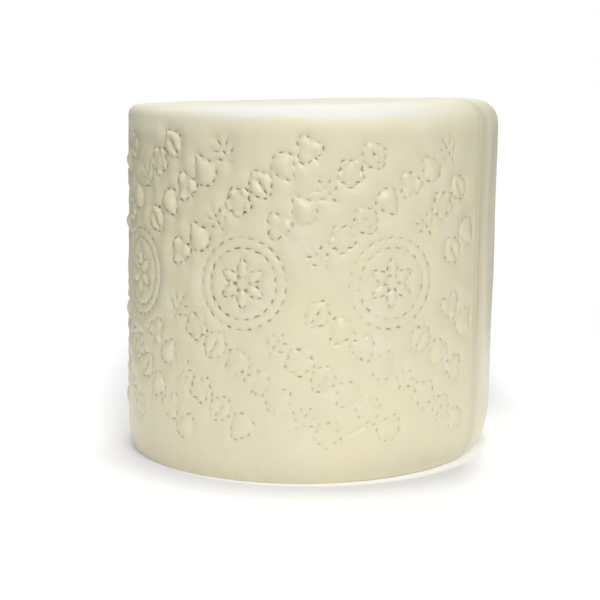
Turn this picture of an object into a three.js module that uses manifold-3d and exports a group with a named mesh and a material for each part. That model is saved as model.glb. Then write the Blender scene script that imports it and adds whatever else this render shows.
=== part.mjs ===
// A drum of hard white sheep's-milk cheese with a pressed rind, standing on its base.
// Millimetres, +Z up. The origin is the middle of the drum's box, on the floor.
// Angles round the drum start at the front (-Y) and grow towards the right (+X).
// The side is also measured flat: "across" is the arc length from the front at RADIUS,
// and "height" is the distance above the floor.
import * as THREE from 'three';
import { mergeVertices } from 'three/addons/utils/BufferGeometryUtils.js';
import Module from 'manifold-3d';

// The drum
const RADIUS = 150; // mean radius of the side
const HEIGHT = 279.5; // height on the axis
const TAPER = 0.005; // share by which the base is wider and the top narrower
const LEAN = 0.0174; // sideways drift to the right for each mm of height
const TOP_SLOPE = 0.0156; // rise of the top for each mm to the right
const RIM_ROUND = 14; // mean radius of the top edge
const RIM_SWING = 0.43; // share by which the top edge is rounder at the right, sharper at the left
const BASE_IN = 10.6; // how far the base edge draws in
const BASE_UP = 45; // height over which the base edge draws in
const BASE_SWING = 0.47; // share by which the base draws in more at the right
const FACETS = 60; // flat strips round the drum
const EDGE_STEPS = 4; // rows on each rounded edge
const SIDE_ROWS = [95, 150, 205]; // heights of the rows between the edges

// Soft hollows in the side: [degrees round, height, reach, depth]
const HOLLOWS = [
  [-57, 95, 40, 1.6],
  [-36, 205, 40, 1.2],
  [34, 95, 45, 1.3],
  [118, 205, 40, 1.5],
  [-128, 95, 45, 1.4],
  [176, 150, 45, 1.2],
];

// The closure of the mould: two upright lines with a plain band between them
const BAND_FROM = 58; // degrees round of its near line
const BAND_TO = 86; // degrees round of its far line
const LINE_WIDTH = 2.6;
const LINE_DEPTH = 0.9;

// The pressed marks
const MEDALLIONS = 7;
const MEDALLION_STEP = 43.7; // degrees from one medallion to the next
const FIRST_MEDALLION = 23.7; // degrees round of the one before the closure
const BELT_HEIGHT = 150; // height of the medallions' centres
const RING_RADII = [34, 26.5]; // the two dashed rings of a medallion
const RING_DASHES = [11, 7];
const ROSETTE_RADIUS = 19; // length of a rosette petal
const ROSETTE_PETALS = 6;
const ROW_SLOPE = 36; // degrees between a row of marks and the level
const MARK_PITCH = 21.8; // from one mark to the next in its row
const MARK_SIZE = 12; // half the height of a mark
const LOWEST_MARK = 70; // marks centred below this height are too faint to cut
const DASH_WIDTH = 3;
const DASH_DEPTH = 1.5;
const FADE = 0.45; // share of the depth that is lost towards the base

// Rows for each medallion: [across from its centre, height from its centre, marks, up or down]
const ROWS = [
  [57, 21, 7, 1],
  [27, 43, 5, 1],
  [57, -21, 8, -1],
  [27, -43, 6, -1],
];

const degrees = THREE.MathUtils.degToRad;

/** Radius of the plain drum at a height, with even edges. */
function plainRadius(height) {
  const intoBase = Math.max(0, 1 - height / BASE_UP);
  const intoRim = Math.max(0, 1 - (HEIGHT - height) / RIM_ROUND);
  const baseLoss = BASE_IN * (1 - Math.sqrt(1 - intoBase * intoBase));
  const rimLoss = RIM_ROUND * (1 - Math.sqrt(Math.max(0, 1 - intoRim * intoRim)));
  return RADIUS - baseLoss - rimLoss;
}

/** Depth of the soft hollows at a place on the side. */
function hollowDepth(angle, height) {
  let depth = 0;
  for (const [at, level, reach, deepest] of HOLLOWS) {
    const turn = Math.atan2(Math.sin(angle - degrees(at)), Math.cos(angle - degrees(at)));
    const distance = Math.hypot(turn * RADIUS, height - level) / reach;
    depth += deepest * Math.exp(-distance * distance);
  }
  return depth;
}

/** A point of the plain drum, moved to where the uneven drum has it. */
function unevenPoint(angle, radius, height) {
  if (radius < 1) return new THREE.Vector3(LEAN * height, 0, height);
  const right = Math.sin(angle);
  let r = radius;
  let z = height;
  if (height < BASE_UP) {
    r = RADIUS - (RADIUS - radius) * (1 + BASE_SWING * right);
  }
  if (height >= HEIGHT - RIM_ROUND) {
    const rounder = 1 + RIM_SWING * right;
    r = RADIUS - (RADIUS - radius) * rounder;
    z = HEIGHT - (HEIGHT - height) * rounder + TOP_SLOPE * r * right;
  }
  r *= 1 + TAPER * (1 - (2 * height) / HEIGHT);
  r -= hollowDepth(angle, height);
  return new THREE.Vector3(r * right + LEAN * z, -r * Math.cos(angle), z);
}

/** The outline that is turned round the axis, from the middle of the base to that of the top. */
function drumProfile() {
  const profile = [new THREE.Vector2(0, 0)];
  for (let i = 0; i <= EDGE_STEPS; i++) {
    const height = BASE_UP * (1 - Math.cos((Math.PI / 2) * (i / EDGE_STEPS)));
    profile.push(new THREE.Vector2(plainRadius(height), height));
  }
  for (const height of SIDE_ROWS) profile.push(new THREE.Vector2(RADIUS, height));
  for (let i = 0; i <= EDGE_STEPS; i++) {
    const height = HEIGHT - RIM_ROUND * (1 - Math.sin((Math.PI / 2) * (i / EDGE_STEPS)));
    profile.push(new THREE.Vector2(plainRadius(height), height));
  }
  profile.push(new THREE.Vector2(0, HEIGHT));
  return profile;
}

/** The drum without its marks. */
function drumGeometry() {
  const geometry = new THREE.LatheGeometry(drumProfile(), FACETS).rotateX(Math.PI / 2);
  const place = geometry.attributes.position;
  for (let i = 0; i < place.count; i++) {
    const angle = Math.atan2(place.getX(i), -place.getY(i));
    const radius = Math.hypot(place.getX(i), place.getY(i));
    const point = unevenPoint(angle, radius, place.getZ(i));
    place.setXYZ(i, point.x, point.y, point.z);
  }
  return geometry;
}

/** Position and axes of the side's surface at a place on it: along, up and out. */
function sideFrame(across, height) {
  const step = 0.5;
  const at = (a, h) => unevenPoint(a / RADIUS, plainRadius(h), h);
  const along = at(across + step, height).sub(at(across - step, height)).normalize();
  const up = at(across, height + step).sub(at(across, height - step)).normalize();
  const out = new THREE.Vector3().crossVectors(along, up).normalize();
  up.crossVectors(out, along);
  return new THREE.Matrix4().makeBasis(along, up, out).setPosition(at(across, height));
}

/** One dash: a pit with pointed ends, "turn" radians from the level. */
function dash(across, height, turn, length) {
  const fading = 1 - FADE * (1 - height / HEIGHT);
  const pit = new THREE.OctahedronGeometry(1);
  pit.scale(length / 2, DASH_WIDTH / 2, DASH_DEPTH * fading);
  pit.rotateZ(turn);
  return pit.applyMatrix4(sideFrame(across, height));
}

// A stroke is a curve in a mark's own frame, with the mark's half height as its unit.
const line = (x0, y0, x1, y1) => (t) => new THREE.Vector2(x0 + (x1 - x0) * t, y0 + (y1 - y0) * t);

const arc = (x, y, rx, ry, from, to) => (t) => {
  const a = degrees(from + (to - from) * t);
  return new THREE.Vector2(x + rx * Math.cos(a), y + ry * Math.sin(a));
};

const bowed = (bow) => (t) => new THREE.Vector2(bow * Math.sin(Math.PI * t), 2 * t - 1);

/** The petals of a flower, as arcs round its centre. */
function petals(count, distance, size) {
  return Array.from({ length: count }, (_, i) => {
    const heading = 90 + (360 / count) * i;
    const x = distance * Math.cos(degrees(heading));
    const y = distance * Math.sin(degrees(heading));
    return arc(x, y, size, size, heading - 70, heading + 70);
  });
}

/** One side of an acorn's nut. */
const nutSide = (side) => (t) => {
  return new THREE.Vector2(side * 0.68 * Math.cos((Math.PI / 2) * t), 0.15 - 1.15 * t);
};

const LEAF = [bowed(0.78), bowed(-0.78), line(0, -0.8, 0, 0.35)];
const BLOSSOM = petals(5, 0.5, 0.42);
const SPRIG = [line(0, -1, 0, 0.9), line(0.16, -0.4, 0.86, 0.2), line(-0.16, -0.4, -0.86, 0.2)];
const DROP = [arc(0, -0.22, 0.8, 0.78, -160, -20), line(0.78, -0.1, 0.05, 1), line(-0.78, -0.1, -0.05, 1)];
const CLOVER = petals(3, 0.5, 0.42);
const ACORN = [arc(0, 0.15, 0.84, 0.72, 165, 15), nutSide(1), nutSide(-1)];
const MARKS = [LEAF, BLOSSOM, SPRIG, DROP, CLOVER, ACORN];

/** The dash that stands for one stroke of a mark. */
function strokeDash(stroke, across, height, turn) {
  const start = stroke(0.12);
  const end = stroke(0.88);
  const middle = stroke(0.5);
  const chord = end.clone().sub(start);
  const heading = turn + Math.atan2(chord.y, chord.x);
  const centre = middle.multiplyScalar(MARK_SIZE).rotateAround(new THREE.Vector2(), turn);
  const length = chord.length() * MARK_SIZE;
  return dash(across + centre.x, height + centre.y, heading, length);
}

/** The marks of one row, which climbs or falls to the right. */
function rowOfMarks(medallionAcross, [offset, rise, count, way], rowNumber) {
  const turn = degrees(ROW_SLOPE) * way;
  const dashes = [];
  for (let i = 0; i < count; i++) {
    const across = medallionAcross + offset + i * MARK_PITCH * Math.cos(turn);
    const height = BELT_HEIGHT + rise + i * MARK_PITCH * Math.sin(turn);
    if (!clearOfBand(across) || height < LOWEST_MARK) continue;
    const mark = MARKS[(MARKS.length + i * 5 + rowNumber * 2) % MARKS.length];
    for (const stroke of mark) dashes.push(strokeDash(stroke, across, height, turn));
  }
  return dashes;
}

/** Whether a mark centred there keeps off the plain band of the closure. */
function clearOfBand(across) {
  const round = 2 * Math.PI * RADIUS;
  const from = degrees(BAND_FROM) * RADIUS - MARK_SIZE;
  const to = degrees(BAND_TO) * RADIUS + MARK_SIZE;
  const place = ((across % round) + round) % round;
  return place < from || place > to;
}

/** A medallion: two dashed rings round a rosette drawn with compasses. */
function medallion(across) {
  const dashes = [];
  RING_RADII.forEach((radius, ring) => {
    const count = RING_DASHES[ring];
    for (let i = 0; i < count; i++) {
      const a = (2 * Math.PI * (i + 0.5 * ring)) / count;
      const length = ((2 * Math.PI * radius) / count) * 0.62;
      const x = across + radius * Math.cos(a);
      const y = BELT_HEIGHT + radius * Math.sin(a);
      dashes.push(dash(x, y, a + Math.PI / 2, length));
    }
  });
  for (let i = 0; i < ROSETTE_PETALS; i++) {
    const a = (2 * Math.PI * (i + 0.5)) / ROSETTE_PETALS;
    const x = across + 0.55 * ROSETTE_RADIUS * Math.cos(a);
    const y = BELT_HEIGHT + 0.55 * ROSETTE_RADIUS * Math.sin(a);
    dashes.push(dash(x, y, a, 0.7 * ROSETTE_RADIUS));
  }
  return dashes;
}

/** An upright line of the closure, as a long blade that cuts a groove. */
function closureLine(angle) {
  const across = degrees(angle) * RADIUS;
  const blade = new THREE.OctahedronGeometry(1);
  blade.scale(LINE_WIDTH / 2, HEIGHT, LINE_DEPTH);
  return blade.applyMatrix4(sideFrame(across, BELT_HEIGHT));
}

/** Every cutter that presses the rind. */
function pressings() {
  const cutters = [];
  for (let i = -1; i < MEDALLIONS; i++) {
    const across = degrees(FIRST_MEDALLION - i * MEDALLION_STEP) * RADIUS;
    // The closure lies where the medallion before the first would be.
    if (i >= 0) cutters.push(...medallion(across));
    ROWS.forEach((row, number) => cutters.push(...rowOfMarks(across, row, number + i)));
  }
  cutters.push(closureLine(BAND_FROM), closureLine(BAND_TO));
  return cutters;
}

const wasm = await Module();
wasm.setup();

/** A solid for cutting, from a closed geometry. */
function solid(geometry) {
  geometry.deleteAttribute('normal');
  geometry.deleteAttribute('uv');
  const merged = mergeVertices(geometry, 1e-3);
  const mesh = new wasm.Mesh({
    numProp: 3,
    vertProperties: merged.attributes.position.array,
    triVerts: new Uint32Array(merged.index.array),
  });
  return new wasm.Manifold(mesh);
}

/** The geometry of a solid after cutting. */
function geometryOf(body) {
  const mesh = body.getMesh();
  const geometry = new THREE.BufferGeometry();
  geometry.setAttribute('position', new THREE.BufferAttribute(mesh.vertProperties, 3));
  geometry.setIndex(new THREE.BufferAttribute(mesh.triVerts, 1));
  return geometry;
}

/** Moves a geometry so that its box stands on the floor with its middle on the axis. */
function centreOnFloor(geometry) {
  geometry.computeBoundingBox();
  const box = geometry.boundingBox;
  const middle = box.getCenter(new THREE.Vector3());
  return geometry.translate(-middle.x, -middle.y, -box.min.z);
}

const plainDrum = solid(drumGeometry());
const pressedDrum = plainDrum.subtract(wasm.Manifold.union(pressings().map(solid)));

const rind = new THREE.MeshStandardMaterial({ color: 0xe2dcc0, roughness: 0.45, metalness: 0 });
const drum = new THREE.Mesh(centreOnFloor(geometryOf(pressedDrum)), rind);
drum.name = 'cheese_drum';
drum.geometry.computeVertexNormals();

const cheese = new THREE.Group();
cheese.add(drum);

export default cheese;
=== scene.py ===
"""A whole drum of hard white cheese: its rind, its pressed ornaments, the light and the camera.

Sizes of the drum are in millimetres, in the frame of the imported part: +Z up, the front
at -Y and the origin in the middle of the drum's box, on the floor. Meshes, lamps and the
camera are made in metres. Angles round the drum start at the front and grow towards +X.
"""

import logging
import math
import random
from dataclasses import dataclass, field
from enum import Enum
from functools import cached_property

import bpy
import numpy as np
from mathutils import Euler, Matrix, Vector, kdtree, noise
from mathutils.geometry import delaunay_2d_cdt

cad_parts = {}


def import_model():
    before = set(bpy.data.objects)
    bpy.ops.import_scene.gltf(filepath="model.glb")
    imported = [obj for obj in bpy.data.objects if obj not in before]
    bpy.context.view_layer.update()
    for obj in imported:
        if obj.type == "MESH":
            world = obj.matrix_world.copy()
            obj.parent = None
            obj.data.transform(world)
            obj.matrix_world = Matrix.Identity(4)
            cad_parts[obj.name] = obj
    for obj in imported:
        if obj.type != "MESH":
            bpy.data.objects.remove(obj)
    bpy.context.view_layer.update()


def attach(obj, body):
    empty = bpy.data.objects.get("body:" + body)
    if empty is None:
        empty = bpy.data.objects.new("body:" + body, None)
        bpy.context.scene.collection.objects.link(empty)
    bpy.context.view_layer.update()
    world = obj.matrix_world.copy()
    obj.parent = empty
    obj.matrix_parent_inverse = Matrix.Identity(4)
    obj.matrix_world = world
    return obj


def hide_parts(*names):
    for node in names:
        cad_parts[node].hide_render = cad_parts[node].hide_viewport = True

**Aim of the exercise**
Write the lines again exactly, beginning at the line that has "const rind = new" and stopping after the line that has "and the camera."; include no other lines.

**Answer to this task**
const rind = new THREE.MeshStandardMaterial({ color: 0xe2dcc0, roughness: 0.45, metalness: 0 });
const drum = new THREE.Mesh(centreOnFloor(geometryOf(pressedDrum)), rind);
drum.name = 'cheese_drum';
drum.geometry.computeVertexNormals();

const cheese = new THREE.Group();
cheese.add(drum);

export default cheese;
=== scene.py ===
"""A whole drum of hard white cheese: its rind, its pressed ornaments, the light and the camera.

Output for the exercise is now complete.